Komandanpangan.com – Badan Gizi Nasional (BGN) mengungkap bahwa sebanyak 112 unit Satuan Pelayanan Pemenuhan Gizi (SPPG) telah ditutup karena terbukti melanggar standar operasional prosedur (SOP), sehingga menimbulkan potensi risiko keamanan pangan bagi penerima manfaat program Program Makan Bergizi Gratis (MBG).
Menurut pernyataan Wakil Kepala BGN, Nanik S. Deyang, yang ditemui usai acara peringatan satu tahun capaian Kementerian Koordinator Bidang Pangan di Jakarta pada Selasa, “Ada 112 yang sudah ditutup per hari ini. Dari 112 itu, yang menyatakan siap dibuka lagi 13, tapi nanti kita mau cek lagi. Nah, nanti kalau yang ditutup ini kemarin bermasalah, kemudian dikasih izin lagi untuk buka, tentu dengan syarat, dia sudah punya sertifikasi yang telah ditetapkan.”
Nanik menjelaskan bahwa ada tiga jenis sertifikasi utama yang harus dimiliki oleh setiap SPPG sesuai dengan SOP pemerintah. Ketiga sertifikasi tersebut adalah: Sertifikat Laik Higiene Sanitasi (SLHS), sertifikasi Hazard Analysis and Critical Control Points (HACCP), dan sertifikasi halal.
Ia menambahkan bahwa “sertifikasi air bersih juga harus dimiliki. Selain itu, dapurnya juga harus sesuai dengan petunjuk teknis, karena masih banyak dapur yang ruang untuk pemorsiannya itu belum pakai pendingin, dan sekarang harus berpendingin, karena kalau tidak, itu berpotensi untuk membuat makanan cepat basi.”
Lebih lanjut dijelaskan bahwa sebelumnya hanya sebanyak 35 dapur yang memiliki SLHS, sebab banyak dapur tersebut dulunya merupakan rumah makan atau restoran yang memang telah berjalan dan diwajibkan memiliki sertifikat tersebut.

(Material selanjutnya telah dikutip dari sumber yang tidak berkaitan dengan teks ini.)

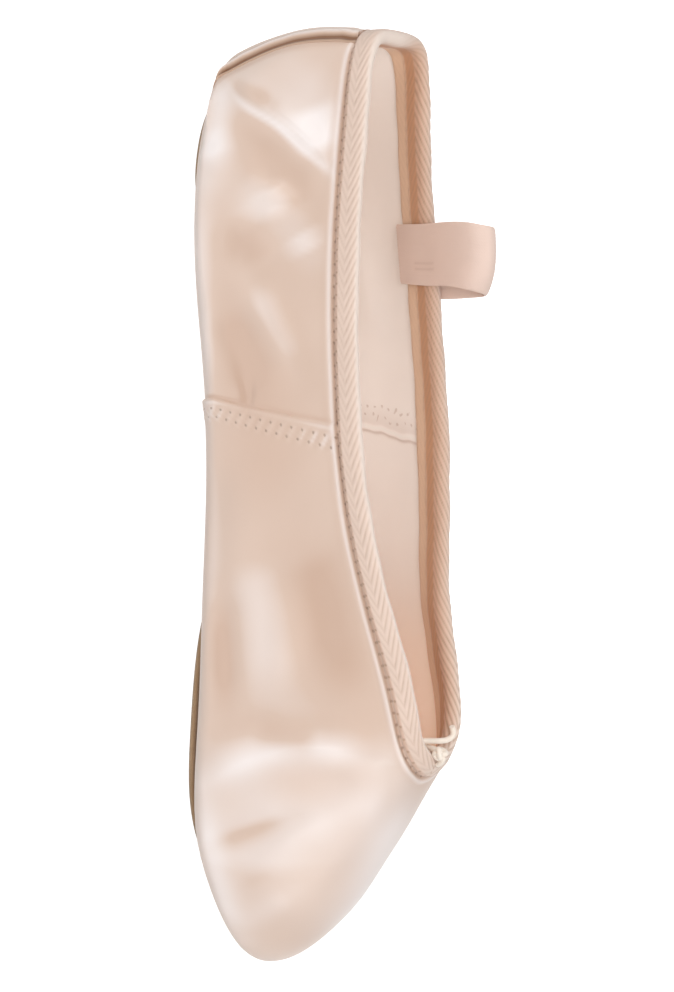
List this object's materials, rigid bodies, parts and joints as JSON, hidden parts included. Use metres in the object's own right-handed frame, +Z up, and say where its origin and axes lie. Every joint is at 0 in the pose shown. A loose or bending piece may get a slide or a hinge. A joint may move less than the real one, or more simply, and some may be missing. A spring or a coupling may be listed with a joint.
{
  "type": "ballet shoe",
  "caption": "Soft split-sole ballet slipper in pale satin for the left foot, with a taped collar, drawstring and one elastic loop.",
  "frame": {"origin": "on the floor, at the middle of the heel patch's underside", "axes": "+X from heel to toe, +Y to the wearer's left, which is the outer side of this left shoe, +Z up"},
  "size_m": [0.2391, 0.0688, 0.0678],
  "materials": {
    "satin": "pale pink-beige satin, soft gloss along the folds",
    "sole_suede": "brown split suede, matt",
    "insole_cotton": "cream cotton, matt",
    "tape": "herringbone cotton tape, matt",
    "satin_strip": "folded satin strip, soft gloss",
    "elastic": "pink-beige ribbed elastic, slight sheen",
    "cord": "off-white soft elastic cord"
  },
  "bodies": {
    "root": {"upper": "satin", "outsole_forefoot": "sole_suede", "outsole_heel": "sole_suede", "insole_forefoot": "insole_cotton", "insole_heel": "insole_cotton", "topline_binding": "tape", "back_seam_strip": "satin_strip", "elastic_loop": "elastic", "drawstring": "cord", "drawstring_knot": "cord"}
  },
  "joints": []
}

“Sekarang kan jumlah SPPG ada 12.510, kalau dulu memang tidak mengharuskan SLHS, karena BGN punya standardisasi sendiri, tetapi sekarang, setelah ada kejadian (keracunan) itu kan harus ada SLHS, karena ada yang tidak menjalankan SOP, misalnya masaknya terlalu dini, kemudian ada juga yang ternyata belum mencuci ompreng pakai steamer (pemanas) dan belum disterilisasi kalau setelah dicuci,” papar Nanik.
Sementara itu, Zulkifli Hasan (sering disebut Zulhas), Menko Bidang Pangan, menyatakan bahwa insiden keracunan dalam program MBG bukan sekadar persoalan angka. “Bukan soal angka, karena tidak boleh ada satu pun anak kita yang mendapatkan masalah,” tegas Zulhas.
Ia menegaskan bahwa tata kelola program MBG dari pusat hingga daerah harus diperbaiki secara menyeluruh. Menurutnya, berdasarkan Keputusan Presiden lima hari sebelumnya, Zulhas sebagai ketua tim akan melakukan koordinasi antardaerah.
“Nanti MBG kita bagi penyelenggara yang dipimpin BGN, ada pengawasan yang punya kaki sampai ke desa, itu Kementerian Kesehatan lewat puskesmas, dan Kementerian Dalam Negeri lewat Dinas Kesehatan,” ujarnya.
Zulhas menegaskan bahwa tata kelola MBG harus terus diperbaiki agar target cakupan program yakni 82,9 juta penerima manfaat, diperkirakan akan tercapai pada 26 Maret 2026 — dengan catatan “nol risiko” terhadap penerima manfaat. “Pada 26 Maret itu kita targetkan dapat mencapai 82,9 juta penerima manfaat dengan nol risiko,” katanya.
Dengan penutupan 112 SPPG dan penguatan persyaratan sertifikasi, BGN bersama mitra terkait menegaskan komitmen untuk menjaga standar pelayanan gizi nasional. Langkah ini menunjukkan bahwa pemerintah serius dalam memastikan bahwa makanan yang disediakan melalui program MBG benar-benar aman, higienis, dan sesuai dengan standar pangan yang berlaku.
Perbaikan di seluruh rantai tata kelola — mulai dari sertifikasi dapur, sarana air bersih, sistem pendingin pemrosesan, hingga pengawasan lapangan — akan menjadi kunci untuk mencapai target besar dengan kualitas yang tidak dikompromikan.